Return the lines from the line containing "rod_turn = -math.asin(CRANK_THROW" through the line containing "zip(*points))), Vector(map(max, zip(*points)))" exactly. No other line should appear in the answer.
┌──
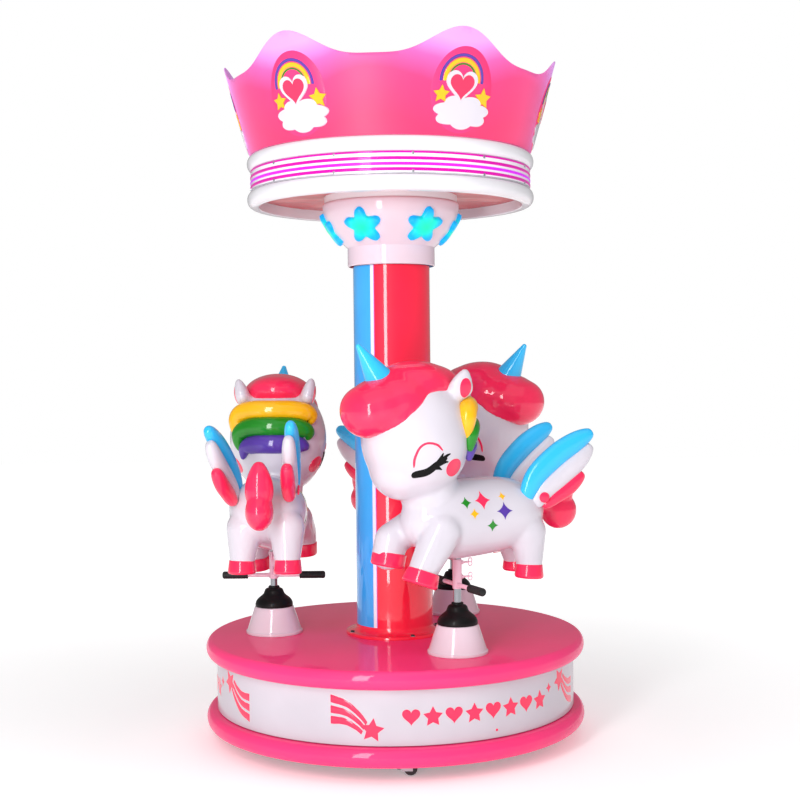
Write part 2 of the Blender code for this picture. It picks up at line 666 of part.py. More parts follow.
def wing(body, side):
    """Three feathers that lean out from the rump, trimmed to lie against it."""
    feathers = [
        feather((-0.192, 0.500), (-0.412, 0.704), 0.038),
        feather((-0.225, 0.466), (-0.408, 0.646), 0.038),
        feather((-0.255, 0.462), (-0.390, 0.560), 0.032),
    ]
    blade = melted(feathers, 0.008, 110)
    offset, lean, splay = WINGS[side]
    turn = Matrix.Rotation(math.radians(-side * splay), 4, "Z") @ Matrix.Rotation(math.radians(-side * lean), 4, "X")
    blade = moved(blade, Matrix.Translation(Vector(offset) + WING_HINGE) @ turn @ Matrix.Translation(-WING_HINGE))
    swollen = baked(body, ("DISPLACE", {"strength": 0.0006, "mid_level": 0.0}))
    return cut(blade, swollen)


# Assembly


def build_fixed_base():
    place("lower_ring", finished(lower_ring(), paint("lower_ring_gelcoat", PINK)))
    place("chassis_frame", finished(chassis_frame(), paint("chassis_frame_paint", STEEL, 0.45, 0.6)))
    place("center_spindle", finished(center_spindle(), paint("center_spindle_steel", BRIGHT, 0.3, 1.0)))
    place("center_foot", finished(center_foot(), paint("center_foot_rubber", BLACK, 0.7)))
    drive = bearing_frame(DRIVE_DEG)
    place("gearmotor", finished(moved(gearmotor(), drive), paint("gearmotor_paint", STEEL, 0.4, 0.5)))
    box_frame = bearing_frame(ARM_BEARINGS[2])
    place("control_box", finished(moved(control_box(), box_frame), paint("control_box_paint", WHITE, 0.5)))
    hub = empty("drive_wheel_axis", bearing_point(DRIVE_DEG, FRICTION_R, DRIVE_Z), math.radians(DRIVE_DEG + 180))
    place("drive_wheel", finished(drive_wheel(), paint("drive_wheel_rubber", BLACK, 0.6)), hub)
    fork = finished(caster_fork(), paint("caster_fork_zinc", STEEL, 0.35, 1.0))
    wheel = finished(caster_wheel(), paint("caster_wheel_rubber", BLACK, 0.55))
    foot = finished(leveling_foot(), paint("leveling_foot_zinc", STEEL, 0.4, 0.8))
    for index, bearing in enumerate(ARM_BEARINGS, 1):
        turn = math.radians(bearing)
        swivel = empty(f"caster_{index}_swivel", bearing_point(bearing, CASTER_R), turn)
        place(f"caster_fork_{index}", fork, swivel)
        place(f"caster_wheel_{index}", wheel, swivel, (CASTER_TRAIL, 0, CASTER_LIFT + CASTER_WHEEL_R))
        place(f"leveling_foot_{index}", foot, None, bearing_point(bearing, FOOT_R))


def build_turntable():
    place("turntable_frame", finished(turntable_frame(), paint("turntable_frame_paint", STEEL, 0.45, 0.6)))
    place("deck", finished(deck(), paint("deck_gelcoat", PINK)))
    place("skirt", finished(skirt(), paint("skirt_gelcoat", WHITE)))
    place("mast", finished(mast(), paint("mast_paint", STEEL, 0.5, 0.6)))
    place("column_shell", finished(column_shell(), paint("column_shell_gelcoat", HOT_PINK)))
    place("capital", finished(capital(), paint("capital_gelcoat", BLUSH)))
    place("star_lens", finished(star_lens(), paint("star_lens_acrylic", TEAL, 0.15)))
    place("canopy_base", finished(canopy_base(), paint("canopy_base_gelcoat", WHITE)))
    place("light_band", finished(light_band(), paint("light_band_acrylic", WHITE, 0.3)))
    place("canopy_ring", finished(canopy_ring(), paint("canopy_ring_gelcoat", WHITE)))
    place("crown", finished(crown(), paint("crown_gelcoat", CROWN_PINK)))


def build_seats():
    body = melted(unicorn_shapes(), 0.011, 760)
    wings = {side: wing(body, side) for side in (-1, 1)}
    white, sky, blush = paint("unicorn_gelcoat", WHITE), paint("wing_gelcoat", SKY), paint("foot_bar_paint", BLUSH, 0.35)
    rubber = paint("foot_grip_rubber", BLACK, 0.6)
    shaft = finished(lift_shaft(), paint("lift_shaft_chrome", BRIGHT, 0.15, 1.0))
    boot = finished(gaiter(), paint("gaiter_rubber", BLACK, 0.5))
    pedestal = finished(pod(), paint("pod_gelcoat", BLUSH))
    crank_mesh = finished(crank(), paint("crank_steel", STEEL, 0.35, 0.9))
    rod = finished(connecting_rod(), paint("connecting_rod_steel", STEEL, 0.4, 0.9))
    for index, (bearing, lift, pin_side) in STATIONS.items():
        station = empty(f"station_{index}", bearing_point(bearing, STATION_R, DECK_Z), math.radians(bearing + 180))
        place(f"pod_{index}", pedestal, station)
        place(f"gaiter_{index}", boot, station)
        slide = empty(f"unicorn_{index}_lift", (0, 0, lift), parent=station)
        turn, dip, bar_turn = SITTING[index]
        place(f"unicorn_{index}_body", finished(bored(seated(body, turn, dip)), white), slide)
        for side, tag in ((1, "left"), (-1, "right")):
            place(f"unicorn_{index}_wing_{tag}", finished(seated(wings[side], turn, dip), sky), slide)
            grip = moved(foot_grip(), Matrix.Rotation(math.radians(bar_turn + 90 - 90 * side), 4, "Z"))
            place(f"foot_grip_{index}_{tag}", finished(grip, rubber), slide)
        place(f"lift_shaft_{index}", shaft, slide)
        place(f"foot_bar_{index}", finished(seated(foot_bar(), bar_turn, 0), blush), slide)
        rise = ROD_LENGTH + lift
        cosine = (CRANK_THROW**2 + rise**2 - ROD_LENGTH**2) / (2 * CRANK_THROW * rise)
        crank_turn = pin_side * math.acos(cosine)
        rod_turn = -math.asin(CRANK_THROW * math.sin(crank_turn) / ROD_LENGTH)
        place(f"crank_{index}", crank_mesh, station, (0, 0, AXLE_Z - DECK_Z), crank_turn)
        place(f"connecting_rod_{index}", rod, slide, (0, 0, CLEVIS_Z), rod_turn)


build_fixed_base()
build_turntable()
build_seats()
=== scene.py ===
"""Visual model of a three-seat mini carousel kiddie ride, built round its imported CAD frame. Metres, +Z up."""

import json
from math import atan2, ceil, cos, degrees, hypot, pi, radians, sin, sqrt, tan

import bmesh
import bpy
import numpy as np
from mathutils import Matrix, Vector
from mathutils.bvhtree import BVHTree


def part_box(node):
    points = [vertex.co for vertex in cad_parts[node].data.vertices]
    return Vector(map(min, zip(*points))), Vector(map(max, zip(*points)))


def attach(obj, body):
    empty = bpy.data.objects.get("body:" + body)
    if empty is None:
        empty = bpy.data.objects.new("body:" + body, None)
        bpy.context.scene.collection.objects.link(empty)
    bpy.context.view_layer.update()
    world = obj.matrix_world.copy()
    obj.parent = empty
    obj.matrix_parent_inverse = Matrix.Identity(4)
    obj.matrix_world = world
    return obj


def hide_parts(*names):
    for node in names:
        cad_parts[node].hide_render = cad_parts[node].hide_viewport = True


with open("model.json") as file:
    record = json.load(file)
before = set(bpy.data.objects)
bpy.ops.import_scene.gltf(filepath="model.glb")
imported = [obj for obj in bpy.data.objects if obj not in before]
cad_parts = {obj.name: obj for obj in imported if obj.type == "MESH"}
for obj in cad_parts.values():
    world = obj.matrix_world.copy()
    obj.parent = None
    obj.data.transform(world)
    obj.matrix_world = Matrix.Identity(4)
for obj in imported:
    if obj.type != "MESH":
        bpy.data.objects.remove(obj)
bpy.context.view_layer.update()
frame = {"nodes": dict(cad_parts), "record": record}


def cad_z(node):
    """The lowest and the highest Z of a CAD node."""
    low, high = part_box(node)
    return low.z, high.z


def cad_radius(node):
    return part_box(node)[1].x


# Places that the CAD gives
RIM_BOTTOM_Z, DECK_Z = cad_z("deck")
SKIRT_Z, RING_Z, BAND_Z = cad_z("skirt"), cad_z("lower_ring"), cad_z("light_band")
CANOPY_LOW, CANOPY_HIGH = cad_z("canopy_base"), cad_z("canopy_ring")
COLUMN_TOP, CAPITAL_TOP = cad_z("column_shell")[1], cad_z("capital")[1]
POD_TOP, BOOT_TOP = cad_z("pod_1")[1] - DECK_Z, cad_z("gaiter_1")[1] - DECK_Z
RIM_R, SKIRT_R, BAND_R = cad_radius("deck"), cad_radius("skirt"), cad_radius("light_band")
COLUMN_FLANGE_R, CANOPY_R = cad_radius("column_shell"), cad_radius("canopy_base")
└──
### THE OUTPUT
        rod_turn = -math.asin(CRANK_THROW * math.sin(crank_turn) / ROD_LENGTH)
        place(f"crank_{index}", crank_mesh, station, (0, 0, AXLE_Z - DECK_Z), crank_turn)
        place(f"connecting_rod_{index}", rod, slide, (0, 0, CLEVIS_Z), rod_turn)


build_fixed_base()
build_turntable()
build_seats()
=== scene.py ===
"""Visual model of a three-seat mini carousel kiddie ride, built round its imported CAD frame. Metres, +Z up."""

import json
from math import atan2, ceil, cos, degrees, hypot, pi, radians, sin, sqrt, tan

import bmesh
import bpy
import numpy as np
from mathutils import Matrix, Vector
from mathutils.bvhtree import BVHTree


def part_box(node):
    points = [vertex.co for vertex in cad_parts[node].data.vertices]
    return Vector(map(min, zip(*points))), Vector(map(max, zip(*points)))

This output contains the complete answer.